In der Vergangenheit hast du dich über die Projekte Hotlips und Pili Pili definiert. Sind das abgeschlossene Phasen in deiner Karriere?
van’t Hof: Wenn du mich jetzt sehen könntest … Hier fließen gerade die Tränen über den Tisch! Pili Pili, das war wie eine Firma, die außerhalb des Jazz bestens funktioniert hat. Aber die Budgets, die du für ein solches Unternehmen brauchst, gibt es heute nicht mehr. Das gleiche gilt für Hotlips – aber es scheint niemanden zu interessieren. Who cares?

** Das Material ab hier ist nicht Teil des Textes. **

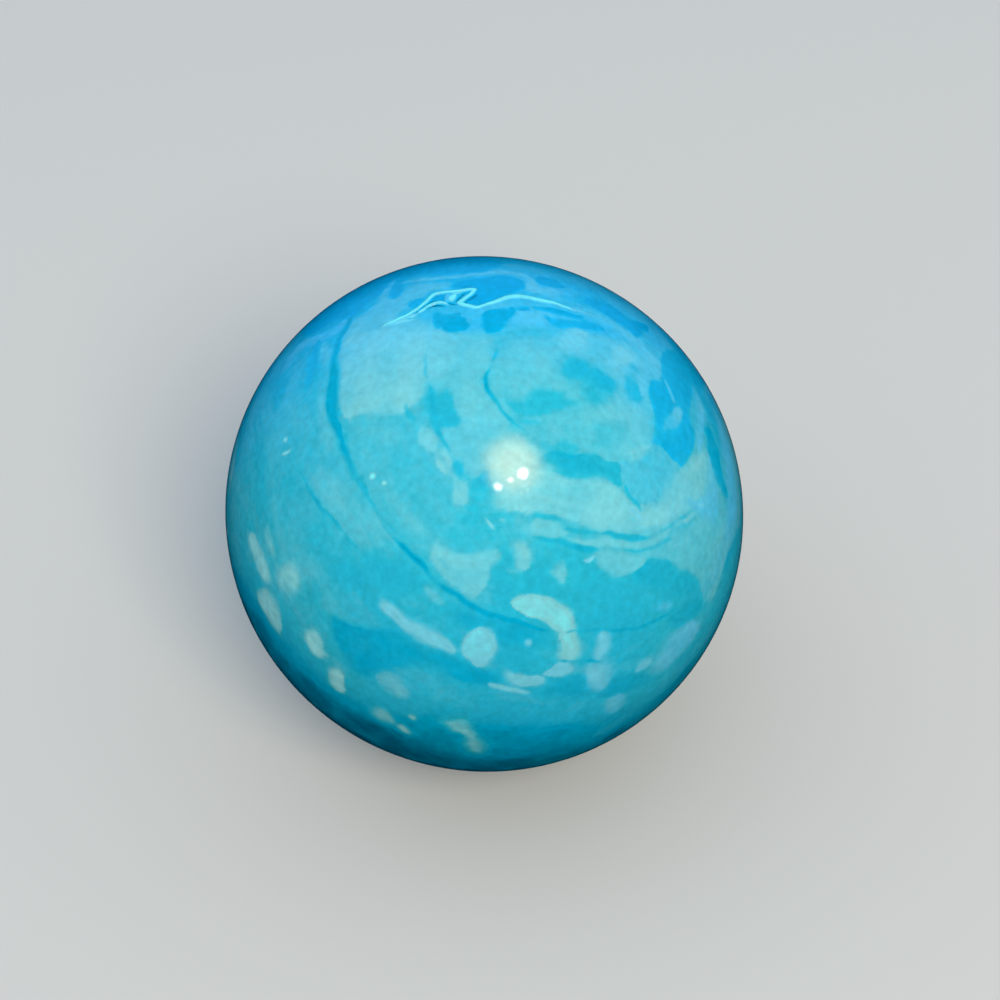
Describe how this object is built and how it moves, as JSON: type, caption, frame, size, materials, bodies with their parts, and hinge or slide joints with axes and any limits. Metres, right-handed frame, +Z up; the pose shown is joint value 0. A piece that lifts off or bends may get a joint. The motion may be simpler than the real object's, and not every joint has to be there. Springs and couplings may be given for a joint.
{
  "type": "glass marble",
  "caption": "Solid glass ball of opaque turquoise glass with pale and deep blue swirls, used as a playing marble, filler or rolling weight.",
  "frame": {"origin": "centre of the ball", "axes": "+Z up; -Y is the side seen from the front, where the eye of the swirl looks out and up"},
  "size_m": [0.025, 0.025, 0.025],
  "materials": {
    "turquoise_swirl_glass": "opaque turquoise glass, fire-polished, with a faint orange peel, a cold-roll crease, and pale, azure and deep teal swirls"
  },
  "bodies": {
    "root": {"marble": "turquoise_swirl_glass"}
  },
  "joints": []
}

Hat das sogenannte Genre Weltmusik heute noch eine Berechtigung?
van’t Hof: Das Etikett Weltmusik habt ihr mir auf die Stirn geklebt, für mich war das immer Jasper-Musik. Ich hatte die besten Jazzsolisten bei Pili Pili – Annie Withehead oder Tony Lakatos – und diese Band war ein typisches Produkt meiner Art zu denken und zu spielen.
Hat es in deinem Leben jemals einen Moment gegeben, in dem du dich gefragt hast: Wenn meine Eltern nicht Musiker gewesen wären, hätte ich dann die Chance gehabt, einen anständigen Beruf zu erlernen?
van’t Hof: Als ich noch zur Schule gegangen bin und dort viele dunkle Momente erlebt habe, hat mein Vater immer gesagt: Wenn du so weiter machst, landest du in der Gosse. Aber dann habe ich 1968 einen Schlagzeuger getroffen, der zu mir gesagt hat: Versuch’s doch einfach. In diesem Versuchsstadium bin ich bis heute und fühle mich wohl dabei. Der Jazz ist eine sympathische Welt ohne Streit und Aggressivität. Was will man mehr?